§ INSTRUCTIONS FOR THE TASK
Write out the data below in full. Keep it exact.

-- Start DATA --

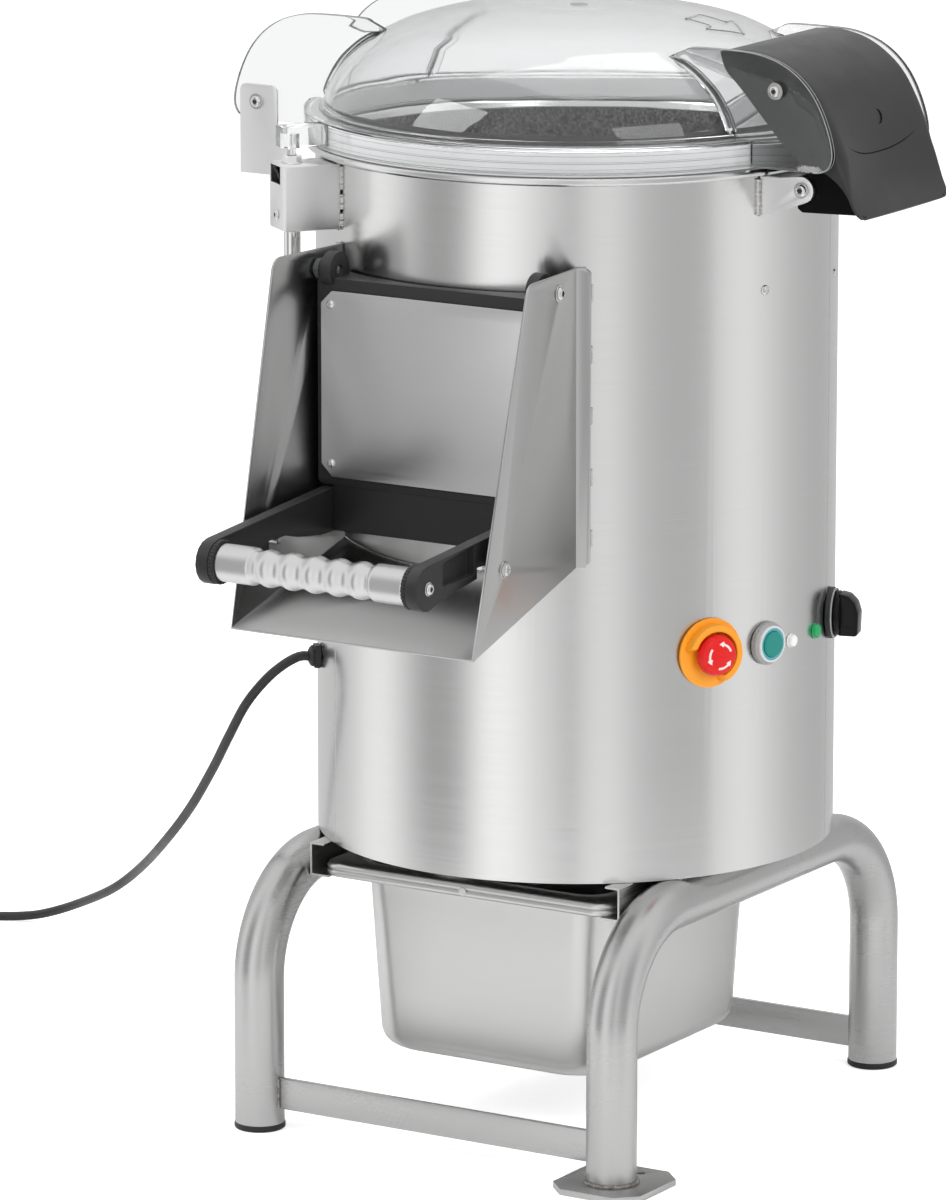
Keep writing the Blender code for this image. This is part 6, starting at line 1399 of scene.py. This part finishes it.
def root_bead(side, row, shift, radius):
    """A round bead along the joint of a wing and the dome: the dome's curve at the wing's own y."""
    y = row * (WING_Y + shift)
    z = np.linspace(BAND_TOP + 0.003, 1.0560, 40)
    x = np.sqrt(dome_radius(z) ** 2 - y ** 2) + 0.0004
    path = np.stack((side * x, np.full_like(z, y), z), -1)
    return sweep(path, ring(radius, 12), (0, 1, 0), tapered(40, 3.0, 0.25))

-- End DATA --

§ ANSWER TO THE TASK
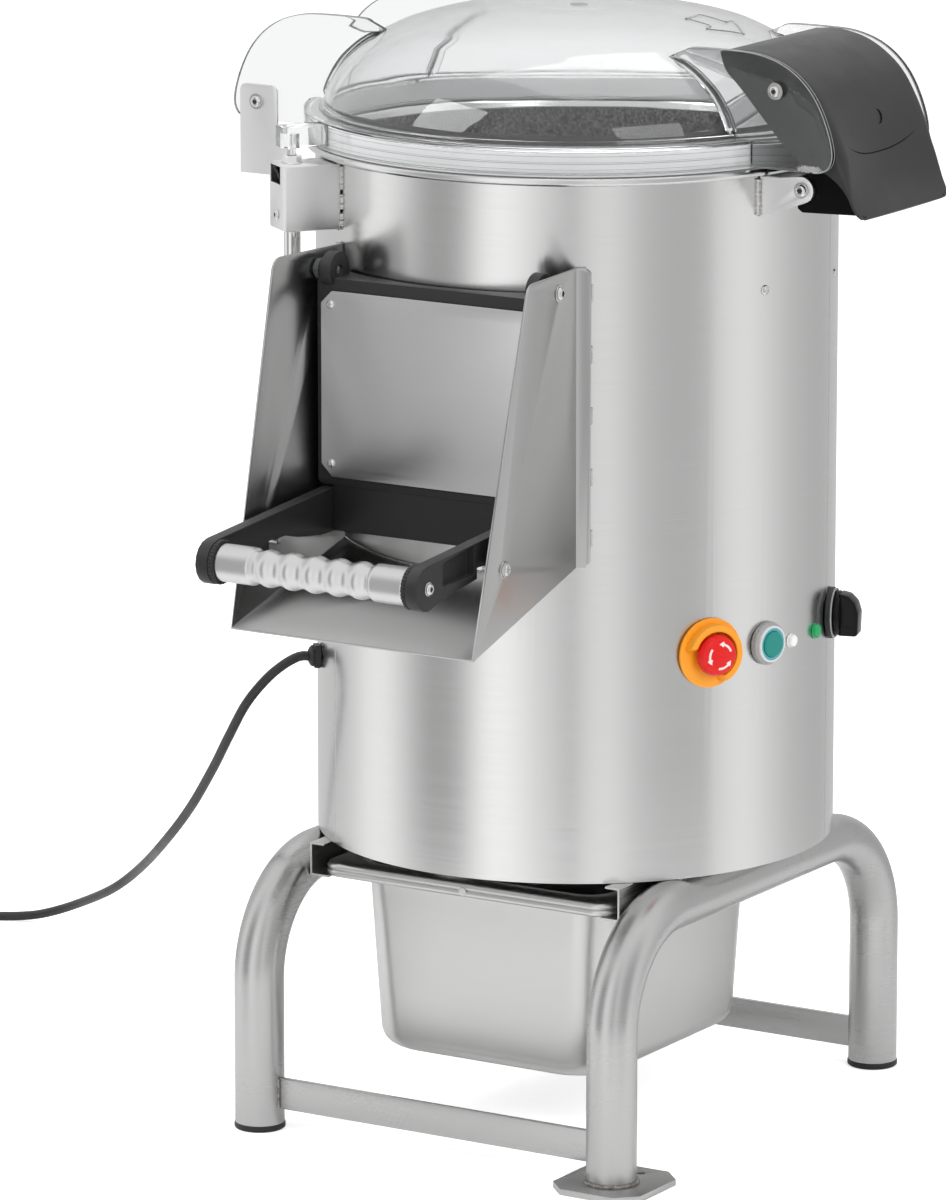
Keep writing the Blender code for this image. This is part 6, starting at line 1399 of scene.py. This part finishes it.
def root_bead(side, row, shift, radius):
    """A round bead along the joint of a wing and the dome: the dome's curve at the wing's own y."""
    y = row * (WING_Y + shift)
    z = np.linspace(BAND_TOP + 0.003, 1.0560, 40)
    x = np.sqrt(dome_radius(z) ** 2 - y ** 2) + 0.0004
    path = np.stack((side * x, np.full_like(z, y), z), -1)
    return sweep(path, ring(radius, 12), (0, 1, 0), tapered(40, 3.0, 0.25))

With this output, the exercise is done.